It’s funny how the art that is meaningful to me at any given time will change, for no good reason. Such was my experience today at the Art Institute of Chicago. I am on a location shoot here for the next few days.
I searched through the galleries for work that would stop me in my tracks and make me fully absorbed in its transcendent reality. I visited familiar paintings in the museum, like the vast walls of Monets and Manets and Renoirs, admiring them but not much more. I waded through the muck and mire of the Surrealist galleries, holding at bay their distressing visages, to get to my favorites in the small room of Abstract Expressionists. They have two Rothkos, not his best work, and a very nice Franz Kline. But even these failed to grab me like they usually do. I searched out the Matisse that so haunted me last time, but I had passed it three times before I found it, opposite the Picasso Blue Guitarist. It just wasn’t reaching out to me like it did before.

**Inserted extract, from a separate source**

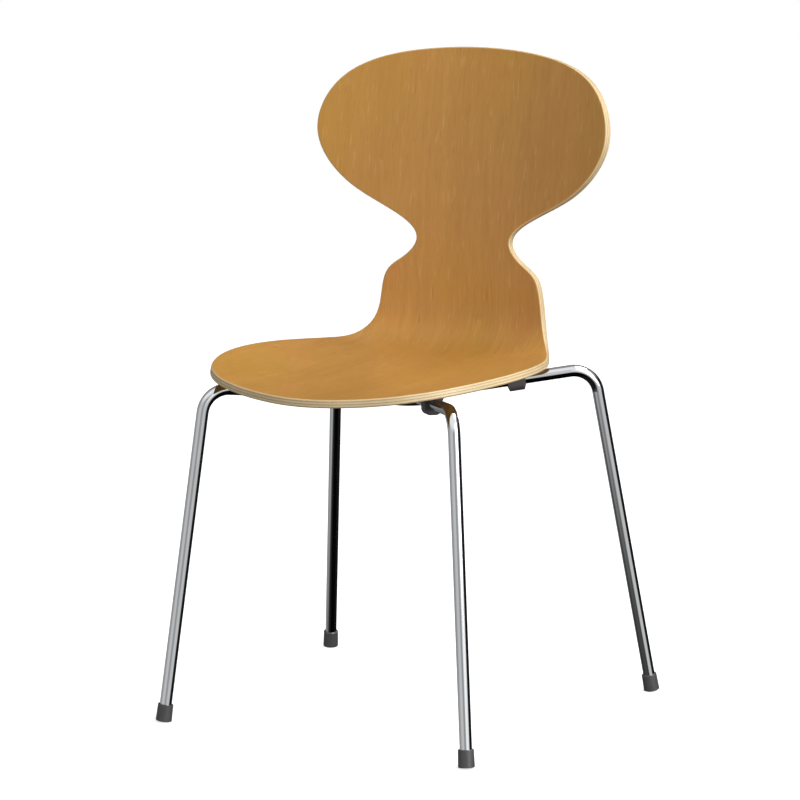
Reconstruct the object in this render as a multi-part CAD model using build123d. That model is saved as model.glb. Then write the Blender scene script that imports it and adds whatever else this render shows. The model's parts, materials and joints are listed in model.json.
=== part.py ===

So I walked back in time to unfamilar works. In a room of early Italian work I was stopped in my tracks. In this transition between Medieval and Renaissance, things just look weird. I don’t know the cultural context, the history, or the dense symbology in this work, so it looks as Surreal as anything from the 20th Century—angels and cupids hovering about haloed women in strange layered perspective renderings. Then I got to the great Venetian painters—Tintoretto and Titian, and this time they made sense to me. Well, maybe not sense, but they made something jingle in my spine that made me want to be with these paintings, to be in their thrall. It was only a little bit the abundant nudity in this era of painting—we’ve cancelled HBO and Showtime, and so my cultural life has been devoid of bare breasts lately—but there was much more than titillation at work. It was the density of story, only a little of which I could decipher, that held me. I knew I was in the presence of greatness and depth in this work, and that I could spend a lifetime getting to know more. But it also grabbed something much deeper in me. It was, in some ultimate, inexplicable sense, a spiritual connection with the work. "Art is where heaven touches earth," someone once told me. I visit art museums because I seek to stand in the afterglow of that encounter.